Monday, November 21, 2011

The Way They Used to Do It


When I go back a hundred years I read these things in the local paper. Local farmers lose several head of stock from rabies. The aftermath of a mad dog scare three months ago results in an enormous loss to farmers. Stock owners of Helendale and Coburn townships are the heaviest losers. . . an article reprinted from Lincoln Center, Kansas reported men held a girl prostrate while hot tar was applied on her naked body. It didn't say why. . . a woman from the southwest of Leonard was taken by a deputy to Wahpeton to verify her insanity. It named her and said her husband referred her. . . a quip quoted one woman who said, "Do not marry a poet," but then asked, "but suppose he doesn't show any symptoms before marriage?" . . . stories and books were published in serial form for the entertainment of the readers.

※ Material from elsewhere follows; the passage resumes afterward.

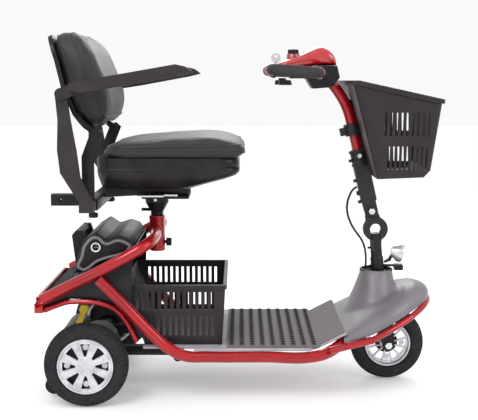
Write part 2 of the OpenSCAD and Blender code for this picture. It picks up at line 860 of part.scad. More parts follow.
module seat_frame() {
    color(black) {
        difference() {
            union() {
                // tube that takes the two arm posts, and the accessory receiver behind it
                translate([cross_x - bar_out, -182, cross_z - bar_out]) cube([2 * bar_out, 364, 2 * bar_out]);
                translate([-486, -15, 460]) cube([486 + cross_x - 10, 30, 30]);
            }
            for (s = [-1, 1]) translate([cross_x - bar_in, s * 110 - 76, cross_z - bar_in])
                cube([2 * bar_in, 152, 2 * bar_in]);
            for (s = [-1, 1]) translate([cross_x, s * 160, 460]) cylinder(h = 20, r = 4 + fit);
            translate([-490, -12.7, 462.3]) cube([110, 25.4, 25.4]);
            translate([-462, -20, 475]) rotate([-90, 0, 0]) cylinder(h = 40, r = 4);
        }
        for (s = [-1, 1]) {
            // channel under the seat pan
            side_profile([[cross_x + bar_out, 486], [cross_x + bar_out, seat_bottom],
                [-127, seat_bottom], [-127, swivel_z], [-250, swivel_z]], s * 40 - 5, s * 40 + 5);
            // upright that holds the backrest hinge
            difference() {
                side_profile([[-378, 470], [-378, 600], [-354, 662], [-338, 668], [-324, 656],
                    [-348, 596], [-348, 496], [-369, 496], [-369, 470]], s * 176 - 3, s * 176 + 3);
                cross_cylinder(hinge_x, hinge_z, -200, 200, 6 + fit);
            }
        }
    }
}

module clamp_knobs() {
    color(black) for (s = [-1, 1]) translate([cross_x, s * 160, 0]) {
        translate([0, 0, 452]) cylinder(h = cross_z - bar_in - gap - 452, r = 4);
        translate([0, 0, 450]) cylinder(h = 12, r = 13, $fn = 5);
    }
}

// ---- seat pan and cushion ----

pan_half = 190;

module seat_pan() {
    color(black) difference() {
        intersection() {
            side_profile([[-345, 528], [-334, seat_bottom], [-120, seat_bottom], [-40, 532],
                [-2, 556], [3, 574], [-6, 597], [-345, 597]], -pan_half, pan_half);
            translate([0, 0, 500]) linear_extrude(120) round_rect(-345, 4, pan_half, 40);
        }
        intersection() {
            side_profile([[-340, 532], [-332, seat_bottom + wall], [-120, seat_bottom + wall],
                [-42, 537], [-7, 558], [-3, 574], [-10, 610], [-340, 610]], -pan_half, pan_half);
            translate([0, 0, 500]) linear_extrude(140) round_rect(-341, -1, pan_half - wall, 36);
        }
    }
}

module seat_cushion() {
    color("#3a363b") intersection() {
        side_profile([[-330, 598], [-334, 610], [-322, 622], [-270, 631], [-180, 639], [-90, 644],
            [-40, 641], [0, 631], [20, 618], [21, 608], [8, 598]], -cushion_w / 2, cushion_w / 2);
        translate([0, 0, 590]) linear_extrude(80) round_rect(-334, 22, cushion_w / 2, 60);
    }
}

// ---- backrest ----

hinge_x = -340;
hinge_z = 652;
shell_half = 184;

module back_outline(half, z0, z1, r) {
    translate([-600, 0, 0]) rotate([90, 0, 90]) linear_extrude(400)
        translate([0, (z0 + z1) / 2]) rotate(90) round_rect(-(z1 - z0) / 2, (z1 - z0) / 2, half, r);
}

module back_shell() {
    color(black) {
        intersection() {
            side_profile([[-372, 664], [-396, 700], [-421, 759], [-437, 829], [-454, 884],
                [-446, 890], [-427, 829], [-411, 761], [-386, 703], [-358, 664]], -shell_half, shell_half);
            back_outline(shell_half, 660, 892, 50);
        }
        // hinge lugs, each with its pin
        for (s = [-1, 1]) {
            side_profile([[-352, 650], [-374, 672], [-388, 704], [-384, 706], [-366, 680], [-330, 656],
                [-334, 643], [-344, 641]], s * 168 - 4.5, s * 168 + 4.5);
            cross_cylinder(hinge_x, hinge_z, s * 173.5 - 9, s * 173.5 + 9, 6);
        }
    }
}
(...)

This one caught my eye because I have owned this book for a long time. A large box ad proclaimed, "A new serial story to appear in The Progress: "Burning Daylight by Jack London. It is the best work yet produced by this masterful writer who has roughed it in many fields of adventure. Burning Daylignt is a character fashioned out of the frozen North; how he comes out of the Klondike with wealth won from the obdurate earth, is vanquished and stripped of his millions in Wall Street, regains them, and returning to the west from whence he came, is conquered anew by love, then to renounce his riches, is told in the powerful style of this author who has achieved world-wide popularity. It will be started in The Progress about December 15."

Then I read in the 1885 issue of The Progress some very gory reporting about the execution of Louis Riel who was known as the leader of the half-breeds. Many of the bull whacking ox-cart drivers coming through here were half-breeds and held Riel in high esteem. This is the language used by the old-time newspaper men, "Louis Riel meets his death like a brave man and declines to make a speech upon the gallows. He was told he would have two minutes to pray, and he repeated The Lord's Prayer. He invoked the aid of Jesus, Mary, and Joseph and the other saints. Two priests stood by him and to their exhortations to stand firm, Riel said he was not afraid to die. The rope was now adjusted by the hideous looking hangman who also drew the white cap over Riel's face. The suspense was terrible and could not last much longer. When the words Lead us not into temptation were reached the deputy sheriff nodded to the hangman who kept his eyes fixed on him. The drop was nine feet, and the victim fell with terrible force, so that his neck was broken instantly. . . The description went on with the doctor performing the post mortem who said, "The execution was most cleverly performed. No death could be more merciful." Believe it or not I left out many of the descriptive gory details. News was reported a bit differently then.